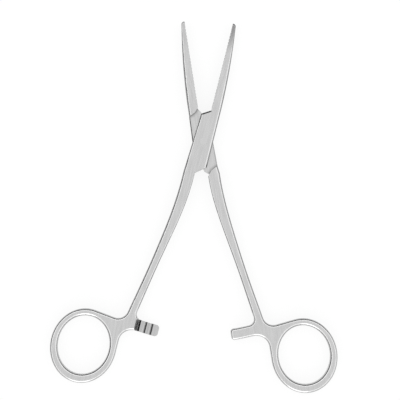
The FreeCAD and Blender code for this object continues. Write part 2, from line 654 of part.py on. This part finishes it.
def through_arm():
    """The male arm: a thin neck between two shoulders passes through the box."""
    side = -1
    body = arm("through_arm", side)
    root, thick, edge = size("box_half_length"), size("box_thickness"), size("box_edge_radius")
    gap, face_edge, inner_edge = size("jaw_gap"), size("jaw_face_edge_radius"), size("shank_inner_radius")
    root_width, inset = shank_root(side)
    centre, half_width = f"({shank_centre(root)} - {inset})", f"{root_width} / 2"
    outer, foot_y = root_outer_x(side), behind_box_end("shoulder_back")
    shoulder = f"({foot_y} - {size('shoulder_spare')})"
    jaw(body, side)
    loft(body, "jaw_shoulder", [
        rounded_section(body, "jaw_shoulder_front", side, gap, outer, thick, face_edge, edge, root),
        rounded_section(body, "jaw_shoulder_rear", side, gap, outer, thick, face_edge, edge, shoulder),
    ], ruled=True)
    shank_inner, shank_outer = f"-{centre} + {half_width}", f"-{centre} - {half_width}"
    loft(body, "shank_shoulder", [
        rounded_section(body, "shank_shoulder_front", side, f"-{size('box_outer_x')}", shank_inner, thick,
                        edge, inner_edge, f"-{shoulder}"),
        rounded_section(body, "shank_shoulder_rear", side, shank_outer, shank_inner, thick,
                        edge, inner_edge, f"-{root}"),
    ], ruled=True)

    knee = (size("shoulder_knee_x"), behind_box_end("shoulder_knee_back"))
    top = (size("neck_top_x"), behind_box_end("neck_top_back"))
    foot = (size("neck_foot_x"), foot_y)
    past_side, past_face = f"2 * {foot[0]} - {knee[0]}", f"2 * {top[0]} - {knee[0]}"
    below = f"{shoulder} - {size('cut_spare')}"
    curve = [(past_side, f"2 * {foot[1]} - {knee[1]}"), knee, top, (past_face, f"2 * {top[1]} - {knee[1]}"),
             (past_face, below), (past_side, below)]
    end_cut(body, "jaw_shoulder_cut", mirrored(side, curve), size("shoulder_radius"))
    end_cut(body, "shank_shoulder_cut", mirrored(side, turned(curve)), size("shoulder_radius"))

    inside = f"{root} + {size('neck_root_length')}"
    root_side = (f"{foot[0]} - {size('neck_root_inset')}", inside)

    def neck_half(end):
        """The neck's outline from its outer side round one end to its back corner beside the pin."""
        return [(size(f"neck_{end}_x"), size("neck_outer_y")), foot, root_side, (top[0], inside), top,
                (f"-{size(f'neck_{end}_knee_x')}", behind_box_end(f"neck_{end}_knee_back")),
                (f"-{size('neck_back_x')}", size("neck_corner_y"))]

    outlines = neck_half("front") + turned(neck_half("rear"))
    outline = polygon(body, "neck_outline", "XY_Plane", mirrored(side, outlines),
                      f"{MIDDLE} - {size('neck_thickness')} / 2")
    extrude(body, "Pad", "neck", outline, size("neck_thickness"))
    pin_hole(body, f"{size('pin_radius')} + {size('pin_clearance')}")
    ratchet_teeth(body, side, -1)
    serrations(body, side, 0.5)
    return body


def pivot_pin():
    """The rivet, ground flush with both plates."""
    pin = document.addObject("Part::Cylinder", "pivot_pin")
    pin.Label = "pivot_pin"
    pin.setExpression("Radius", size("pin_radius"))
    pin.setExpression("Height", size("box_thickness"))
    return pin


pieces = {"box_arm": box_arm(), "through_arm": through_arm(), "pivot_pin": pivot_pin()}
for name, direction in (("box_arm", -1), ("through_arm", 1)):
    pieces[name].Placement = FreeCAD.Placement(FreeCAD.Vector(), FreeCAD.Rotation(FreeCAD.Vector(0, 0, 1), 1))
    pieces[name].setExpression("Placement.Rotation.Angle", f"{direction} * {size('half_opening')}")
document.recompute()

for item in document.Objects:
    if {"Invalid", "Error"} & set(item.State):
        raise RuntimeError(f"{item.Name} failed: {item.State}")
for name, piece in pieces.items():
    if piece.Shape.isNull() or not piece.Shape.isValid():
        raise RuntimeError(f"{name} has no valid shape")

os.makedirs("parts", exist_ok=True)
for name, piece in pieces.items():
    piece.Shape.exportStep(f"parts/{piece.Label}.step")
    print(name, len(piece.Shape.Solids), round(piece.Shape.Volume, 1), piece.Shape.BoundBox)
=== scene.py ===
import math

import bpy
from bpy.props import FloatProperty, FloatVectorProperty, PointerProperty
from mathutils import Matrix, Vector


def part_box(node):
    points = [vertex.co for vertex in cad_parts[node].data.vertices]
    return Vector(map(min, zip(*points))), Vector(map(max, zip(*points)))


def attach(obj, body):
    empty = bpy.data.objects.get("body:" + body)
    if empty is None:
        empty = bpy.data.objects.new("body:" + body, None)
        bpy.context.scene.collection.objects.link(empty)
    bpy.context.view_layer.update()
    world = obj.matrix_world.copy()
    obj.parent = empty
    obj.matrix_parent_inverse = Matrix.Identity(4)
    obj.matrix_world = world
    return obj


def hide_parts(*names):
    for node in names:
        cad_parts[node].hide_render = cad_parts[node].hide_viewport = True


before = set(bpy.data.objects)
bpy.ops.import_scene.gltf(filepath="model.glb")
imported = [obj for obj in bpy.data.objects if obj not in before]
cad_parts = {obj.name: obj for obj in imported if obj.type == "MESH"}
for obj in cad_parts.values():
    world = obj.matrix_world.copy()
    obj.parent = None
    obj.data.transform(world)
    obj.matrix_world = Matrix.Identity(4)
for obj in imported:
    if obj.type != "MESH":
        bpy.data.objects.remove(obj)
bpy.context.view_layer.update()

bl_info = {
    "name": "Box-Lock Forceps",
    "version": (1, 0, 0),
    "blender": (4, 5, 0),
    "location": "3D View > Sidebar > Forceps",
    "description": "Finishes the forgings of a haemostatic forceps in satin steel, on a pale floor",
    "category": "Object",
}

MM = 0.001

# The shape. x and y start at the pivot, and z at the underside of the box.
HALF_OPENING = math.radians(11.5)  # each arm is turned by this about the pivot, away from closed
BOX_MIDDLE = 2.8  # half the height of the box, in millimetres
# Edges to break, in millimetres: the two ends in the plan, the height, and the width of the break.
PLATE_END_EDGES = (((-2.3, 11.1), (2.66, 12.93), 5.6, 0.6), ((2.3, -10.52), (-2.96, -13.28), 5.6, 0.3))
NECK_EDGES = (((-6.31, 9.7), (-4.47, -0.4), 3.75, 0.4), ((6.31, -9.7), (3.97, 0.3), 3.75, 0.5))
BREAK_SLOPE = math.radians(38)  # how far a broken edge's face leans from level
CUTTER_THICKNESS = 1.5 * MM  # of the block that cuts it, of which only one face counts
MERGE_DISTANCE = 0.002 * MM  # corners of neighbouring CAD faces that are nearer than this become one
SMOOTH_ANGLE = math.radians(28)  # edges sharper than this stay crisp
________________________
## Brief
Copy out each line exactly.

## Result for this exercise
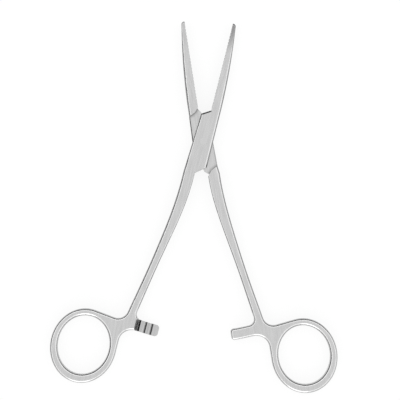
The FreeCAD and Blender code for this object continues. Write part 2, from line 654 of part.py on. This part finishes it.
def through_arm():
    """The male arm: a thin neck between two shoulders passes through the box."""
    side = -1
    body = arm("through_arm", side)
    root, thick, edge = size("box_half_length"), size("box_thickness"), size("box_edge_radius")
    gap, face_edge, inner_edge = size("jaw_gap"), size("jaw_face_edge_radius"), size("shank_inner_radius")
    root_width, inset = shank_root(side)
    centre, half_width = f"({shank_centre(root)} - {inset})", f"{root_width} / 2"
    outer, foot_y = root_outer_x(side), behind_box_end("shoulder_back")
    shoulder = f"({foot_y} - {size('shoulder_spare')})"
    jaw(body, side)
    loft(body, "jaw_shoulder", [
        rounded_section(body, "jaw_shoulder_front", side, gap, outer, thick, face_edge, edge, root),
        rounded_section(body, "jaw_shoulder_rear", side, gap, outer, thick, face_edge, edge, shoulder),
    ], ruled=True)
    shank_inner, shank_outer = f"-{centre} + {half_width}", f"-{centre} - {half_width}"
    loft(body, "shank_shoulder", [
        rounded_section(body, "shank_shoulder_front", side, f"-{size('box_outer_x')}", shank_inner, thick,
                        edge, inner_edge, f"-{shoulder}"),
        rounded_section(body, "shank_shoulder_rear", side, shank_outer, shank_inner, thick,
                        edge, inner_edge, f"-{root}"),
    ], ruled=True)

    knee = (size("shoulder_knee_x"), behind_box_end("shoulder_knee_back"))
    top = (size("neck_top_x"), behind_box_end("neck_top_back"))
    foot = (size("neck_foot_x"), foot_y)
    past_side, past_face = f"2 * {foot[0]} - {knee[0]}", f"2 * {top[0]} - {knee[0]}"
    below = f"{shoulder} - {size('cut_spare')}"
    curve = [(past_side, f"2 * {foot[1]} - {knee[1]}"), knee, top, (past_face, f"2 * {top[1]} - {knee[1]}"),
             (past_face, below), (past_side, below)]
    end_cut(body, "jaw_shoulder_cut", mirrored(side, curve), size("shoulder_radius"))
    end_cut(body, "shank_shoulder_cut", mirrored(side, turned(curve)), size("shoulder_radius"))

    inside = f"{root} + {size('neck_root_length')}"
    root_side = (f"{foot[0]} - {size('neck_root_inset')}", inside)

    def neck_half(end):
        """The neck's outline from its outer side round one end to its back corner beside the pin."""
        return [(size(f"neck_{end}_x"), size("neck_outer_y")), foot, root_side, (top[0], inside), top,
                (f"-{size(f'neck_{end}_knee_x')}", behind_box_end(f"neck_{end}_knee_back")),
                (f"-{size('neck_back_x')}", size("neck_corner_y"))]

    outlines = neck_half("front") + turned(neck_half("rear"))
    outline = polygon(body, "neck_outline", "XY_Plane", mirrored(side, outlines),
                      f"{MIDDLE} - {size('neck_thickness')} / 2")
    extrude(body, "Pad", "neck", outline, size("neck_thickness"))
    pin_hole(body, f"{size('pin_radius')} + {size('pin_clearance')}")
    ratchet_teeth(body, side, -1)
    serrations(body, side, 0.5)
    return body


def pivot_pin():
    """The rivet, ground flush with both plates."""
    pin = document.addObject("Part::Cylinder", "pivot_pin")
    pin.Label = "pivot_pin"
    pin.setExpression("Radius", size("pin_radius"))
    pin.setExpression("Height", size("box_thickness"))
    return pin


pieces = {"box_arm": box_arm(), "through_arm": through_arm(), "pivot_pin": pivot_pin()}
for name, direction in (("box_arm", -1), ("through_arm", 1)):
    pieces[name].Placement = FreeCAD.Placement(FreeCAD.Vector(), FreeCAD.Rotation(FreeCAD.Vector(0, 0, 1), 1))
    pieces[name].setExpression("Placement.Rotation.Angle", f"{direction} * {size('half_opening')}")
document.recompute()

for item in document.Objects:
    if {"Invalid", "Error"} & set(item.State):
        raise RuntimeError(f"{item.Name} failed: {item.State}")
for name, piece in pieces.items():
    if piece.Shape.isNull() or not piece.Shape.isValid():
        raise RuntimeError(f"{name} has no valid shape")

os.makedirs("parts", exist_ok=True)
for name, piece in pieces.items():
    piece.Shape.exportStep(f"parts/{piece.Label}.step")
    print(name, len(piece.Shape.Solids), round(piece.Shape.Volume, 1), piece.Shape.BoundBox)
=== scene.py ===
import math

import bpy
from bpy.props import FloatProperty, FloatVectorProperty, PointerProperty
from mathutils import Matrix, Vector


def part_box(node):
    points = [vertex.co for vertex in cad_parts[node].data.vertices]
    return Vector(map(min, zip(*points))), Vector(map(max, zip(*points)))


def attach(obj, body):
    empty = bpy.data.objects.get("body:" + body)
    if empty is None:
        empty = bpy.data.objects.new("body:" + body, None)
        bpy.context.scene.collection.objects.link(empty)
    bpy.context.view_layer.update()
    world = obj.matrix_world.copy()
    obj.parent = empty
    obj.matrix_parent_inverse = Matrix.Identity(4)
    obj.matrix_world = world
    return obj


def hide_parts(*names):
    for node in names:
        cad_parts[node].hide_render = cad_parts[node].hide_viewport = True


before = set(bpy.data.objects)
bpy.ops.import_scene.gltf(filepath="model.glb")
imported = [obj for obj in bpy.data.objects if obj not in before]
cad_parts = {obj.name: obj for obj in imported if obj.type == "MESH"}
for obj in cad_parts.values():
    world = obj.matrix_world.copy()
    obj.parent = None
    obj.data.transform(world)
    obj.matrix_world = Matrix.Identity(4)
for obj in imported:
    if obj.type != "MESH":
        bpy.data.objects.remove(obj)
bpy.context.view_layer.update()

bl_info = {
    "name": "Box-Lock Forceps",
    "version": (1, 0, 0),
    "blender": (4, 5, 0),
    "location": "3D View > Sidebar > Forceps",
    "description": "Finishes the forgings of a haemostatic forceps in satin steel, on a pale floor",
    "category": "Object",
}

MM = 0.001

# The shape. x and y start at the pivot, and z at the underside of the box.
HALF_OPENING = math.radians(11.5)  # each arm is turned by this about the pivot, away from closed
BOX_MIDDLE = 2.8  # half the height of the box, in millimetres
# Edges to break, in millimetres: the two ends in the plan, the height, and the width of the break.
PLATE_END_EDGES = (((-2.3, 11.1), (2.66, 12.93), 5.6, 0.6), ((2.3, -10.52), (-2.96, -13.28), 5.6, 0.3))
NECK_EDGES = (((-6.31, 9.7), (-4.47, -0.4), 3.75, 0.4), ((6.31, -9.7), (3.97, 0.3), 3.75, 0.5))
BREAK_SLOPE = math.radians(38)  # how far a broken edge's face leans from level
CUTTER_THICKNESS = 1.5 * MM  # of the block that cuts it, of which only one face counts
MERGE_DISTANCE = 0.002 * MM  # corners of neighbouring CAD faces that are nearer than this become one
SMOOTH_ANGLE = math.radians(28)  # edges sharper than this stay crisp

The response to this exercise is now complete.